Monday the 26th May was Empire Day and Whit-Monday, so the ship was dressed for the occasion and a 21-gun salute was fired. It was a holiday, so there was no flying from Butterworth. We received an unusual request from the local police whilst we were in Georgetown. The ship was asked to instigate a search for the bodies of some piracy victims who had been shot and thrown overboard by pirates. Two Fireflies were sent up on a search and the pirated junk was found abandoned, and drifting, but no bodies were found. It was a very sad day indeed when the time came to leave Penang. The whole ship’s company had had a whale of a time, and didn’t want to leave. Reluctantly, we set sail on the 3rd June for our next destination, Port Swettenham (now re-named Kelang), on the Malaya mainland. During the journey, the ship worked up for a full power trial and reached a speed of 23.5 knots. This was far from her top speed, which suggested that the ship’s bottom was dirty. She was scheduled to be scraped and scrubbed when we arrived at Singapore.

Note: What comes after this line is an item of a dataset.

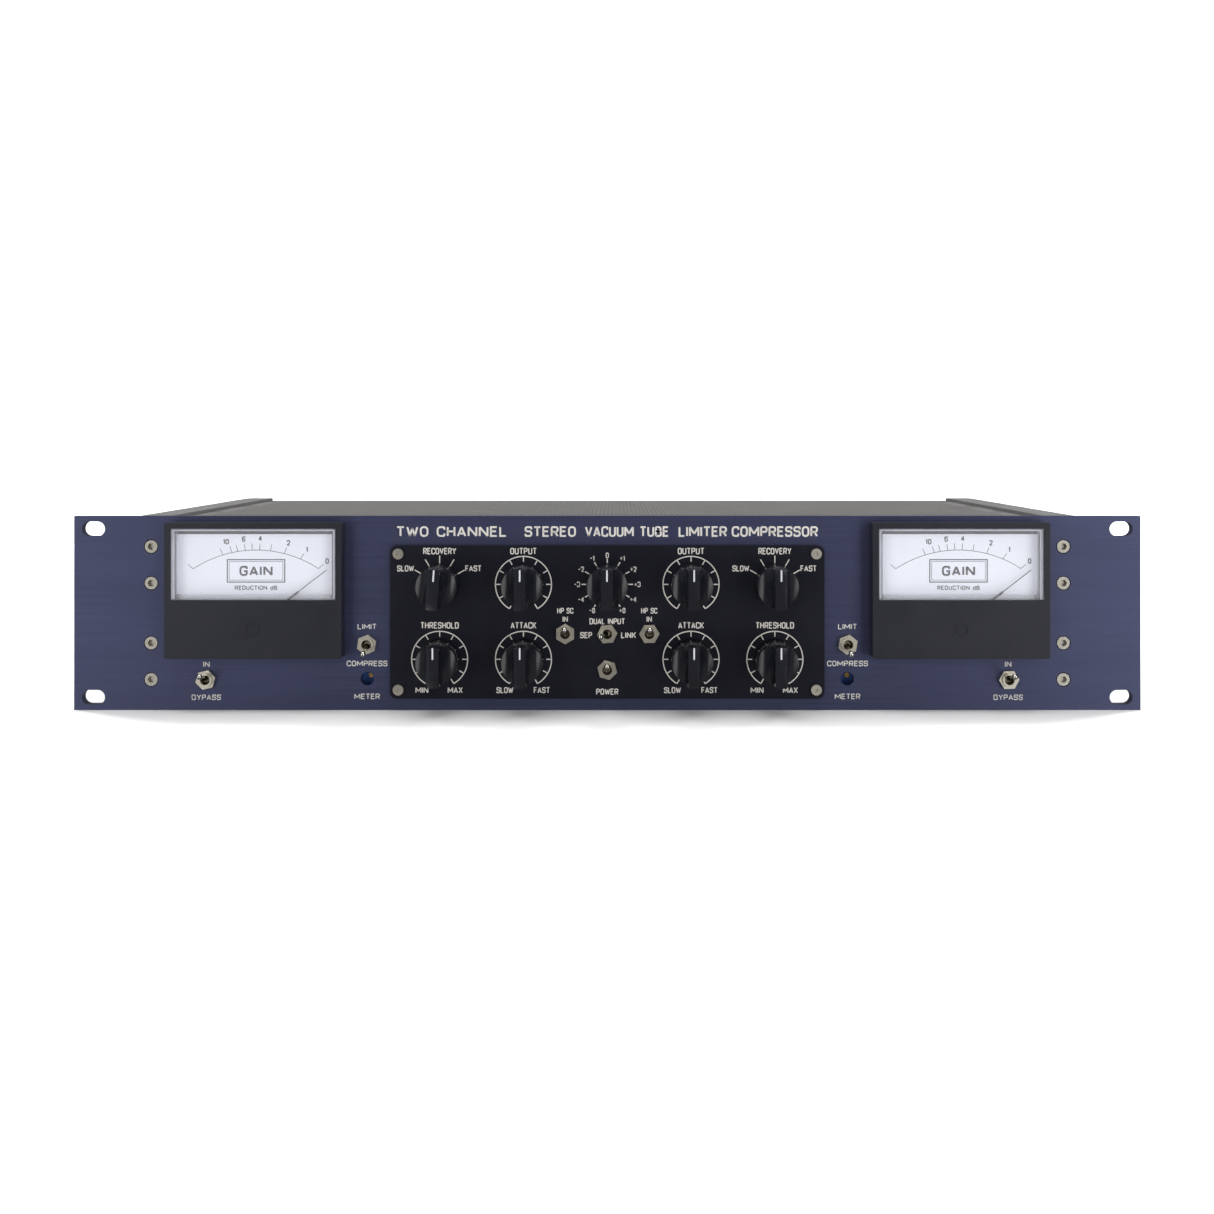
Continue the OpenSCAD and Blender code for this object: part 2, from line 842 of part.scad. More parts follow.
module wiring_loom() {
    color("saddlebrown") run(mains_route, 2.4);
    color("gray") run(signal_route, 3.2);
}

// ---- Rear ----

module flange_holes(dx, dy) {
    for (s = [-1, 1])
        translate([s * dx, s * dy, 0]) rod(flush_thread_r + gap, -eps, xlr_flange_t + eps);
}

// Three contacts on their circle
module contact_places() {
    for (a = pin_angles) rotate([0, 0, a]) translate([pin_circle_r, 0, 0]) children();
}

module xlr_inputs() {
    color("black") for (x = xlr_in_x) at_rear(x, 0) difference() {
        union() {
            rounded_plate(xlr_flange_w, xlr_flange_h, xlr_flange_t, 2.5);
            rod(xlr_shell_r, -20, xlr_flange_t);
        }
        tube(8, xlr_in_r, -14, xlr_flange_t + eps);
        contact_places() rod(1.35, -12, xlr_flange_t + eps);
        flange_holes(xlr_screw_dx, xlr_screw_dz);
        translate([0, latch_dz, 0]) block(6.6, 3.2, -eps, xlr_flange_t + eps);
    }
}

module xlr_latch(side) {
    i = side < 0 ? 0 : 1;
    color("silver") at_rear(xlr_in_x[i], 0) translate([0, latch_dz, 0])
        block(6, 2.6, latch_travel + 0.2, latch_travel + 3.2);
}

module xlr_outputs() {
    color("dimgray") for (x = xlr_out_x) at_rear(x, 0) {
        difference() {
            union() {
                rounded_plate(xlr_flange_w, xlr_flange_h, xlr_flange_t, 2.5);
                rod(xlr_shell_r, -20, xlr_flange_t);
            }
            rod(xlr_in_r, -16, xlr_flange_t + eps);
            contact_places() rod(contact_r + gap, -21, 0);
            flange_holes(xlr_screw_dx, xlr_screw_dz);
        }
        contact_places() rod(contact_r, -24, -1);
    }
}

module rear_jacks() {
    for (z = jack_rows) at_rear(jack_x, z) {
        color("black") difference() {
            union() {
                block(19, 19, -27, -rear_t - gap);
                rod(4.7, -rear_t - 2 * gap, 6);
            }
            rod(jack_r, -24, 6 + eps);
        }
        color("silver") hex_nut(12.7, 4.7 + gap, 2.2);
    }
}

module power_inlet() {
    pin_places = [[-7, -2, 2, 4], [7, -2, 2, 4], [0, 3.6, 4, 2]];
    at_rear(inlet_x, 0) {
        color("black") difference() {
            union() {
                rounded_plate(50, 22.5, xlr_flange_t, 3);
                block(27, 19.6, -22, xlr_flange_t);
            }
            block(inlet_cavity_w, inlet_cavity_h, -inlet_cavity_d, xlr_flange_t + eps);
            for (p = pin_places)
                translate([p[0], p[1], 0]) block(p[2] + 2 * gap, p[3] + 2 * gap, -23, 0);
            flange_holes(inlet_screw_dx, 0);
        }
        color("silver") for (p = pin_places) translate([p[0], p[1], 0]) block(p[2], p[3], -28, -2);
    }
}

module fuse_holder() {
    color("black") at_rear(fuse_x, 0) difference() {
        union() {
            rod(8, 0, 2);
            rod(6, -30, eps);
        }
        rod(5, -28, 2 + eps);
    }
}

module fuse_cap() {
    color("black") at_rear(fuse_x, 0) difference() {
        union() {
            rod(6.8, 2 + clear, 11);
            rod(4.7, -9, 2 + clear + gap);
        }
        block(9, 1.4, 9.6, 12);
    }
}

module ground_post() {
    color("silver") at_rear(post_x, 0) {
        rod(post_r, -8, post_shoulder);
        rod(post_end_r, post_shoulder - eps, post_shoulder + post_end_l);
        hexagon(7, 0, 2.8);
        hexagon(7, -rear_t - 3, -rear_t);
    }
}

module ground_nut() {
    grips = 12;
    color("silver") at_rear(post_x, 0) difference() {
        rod(5.5, 4, 10);
        rod(post_r + gap, 3, 11);
        for (i = [0 : grips - 1]) rotate([0, 0, 360 / grips * i]) translate([6, 0, 0]) rod(0.9, 3, 11);
    }
}

// ---- Assembly ----

front_panel();
control_plate();
side_rail_left();
side_rail_right();
floor_plate();
rear_panel();
top_cover();
panel_screws();
control_plate_screws();
chassis_screws();
rotary_control_bodies();
toggle_switch_bodies();
bushing_nuts();
meter_trimmers();
power_transformer();
signal_transformers();
circuit_board();
vacuum_tubes();
tube_sockets();
board_parts();
xlr_inputs();
xlr_outputs();
rear_jacks();
power_inlet();
fuse_holder();
fuse_cap();
ground_post();
ground_nut();
wiring_loom();
for (k = KNOBS) knob(k);
for (t = TOGGLES) lever(t);
for (s = SIDES) {
    meter_case(s[1]);
    meter_window(s[1]);
    meter_dial(s[1]);
    meter_movement(s[1]);
    needle(s[1]);
    trim_screw(s[1]);
    xlr_latch(s[1]);
}
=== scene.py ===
"""Looks of a two-unit rack compressor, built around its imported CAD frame."""
import json
import math

import bmesh
import bpy
from mathutils import Matrix, Vector


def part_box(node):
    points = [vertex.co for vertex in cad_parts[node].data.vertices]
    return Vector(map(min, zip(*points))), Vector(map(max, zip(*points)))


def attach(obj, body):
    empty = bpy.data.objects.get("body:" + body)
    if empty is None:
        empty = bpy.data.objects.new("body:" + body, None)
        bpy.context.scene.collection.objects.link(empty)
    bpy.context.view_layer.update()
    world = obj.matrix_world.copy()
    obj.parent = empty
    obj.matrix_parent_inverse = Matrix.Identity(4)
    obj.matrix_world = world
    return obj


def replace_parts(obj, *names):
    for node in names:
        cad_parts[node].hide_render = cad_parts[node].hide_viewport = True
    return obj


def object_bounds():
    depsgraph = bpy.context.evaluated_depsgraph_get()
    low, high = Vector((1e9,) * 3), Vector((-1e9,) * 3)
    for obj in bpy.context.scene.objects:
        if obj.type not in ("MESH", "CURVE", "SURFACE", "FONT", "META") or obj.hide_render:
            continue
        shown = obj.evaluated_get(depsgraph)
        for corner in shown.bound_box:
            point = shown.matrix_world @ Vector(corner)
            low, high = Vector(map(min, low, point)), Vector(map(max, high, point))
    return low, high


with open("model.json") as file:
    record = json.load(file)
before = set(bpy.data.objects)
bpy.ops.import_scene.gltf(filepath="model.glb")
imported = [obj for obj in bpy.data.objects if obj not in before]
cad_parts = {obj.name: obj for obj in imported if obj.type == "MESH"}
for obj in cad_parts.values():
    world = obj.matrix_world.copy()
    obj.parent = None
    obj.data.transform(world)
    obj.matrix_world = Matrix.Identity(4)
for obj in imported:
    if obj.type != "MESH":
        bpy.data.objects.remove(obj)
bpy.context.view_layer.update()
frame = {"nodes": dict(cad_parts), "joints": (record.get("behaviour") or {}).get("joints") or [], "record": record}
NODES = frame["nodes"]
MM = 0.001
SIDES = ("left", "right")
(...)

We arrived at Port Swettenham on the morning of 4th June. The Resident Commissioner and Sultan of Selangor came on board to visit the Admiral, along with many dignitaries. We were to stay there for three days, but after Penang it was a bit of an anti-climax. The highlight of the visit was, perhaps, the organised day trip for the ships company to Kuala Lumpur, the capital of Malaya. Kuala Lumpur lay about 30 miles inland from Port Swettenham. The journey was by the local primitive railway through the jungle. Sitting on hard wooden seats the journey was very uncomfortable, but the scenery was quite interesting. The toilet facility on the train was quite laughable; it was just a hole in the floor with a handrail to hold at either side.

After sightseeing around the Capital, it was time to return. The Governor of the Malay Union gave a Ball in Kuala Lumpur for the ship’s officers who stayed for two days. Apparently, many girls and drinks were provided, and a great time was had by all. We ‘underlings’ of course were not invited. The ship sailed at 1430 hrs for Singapore.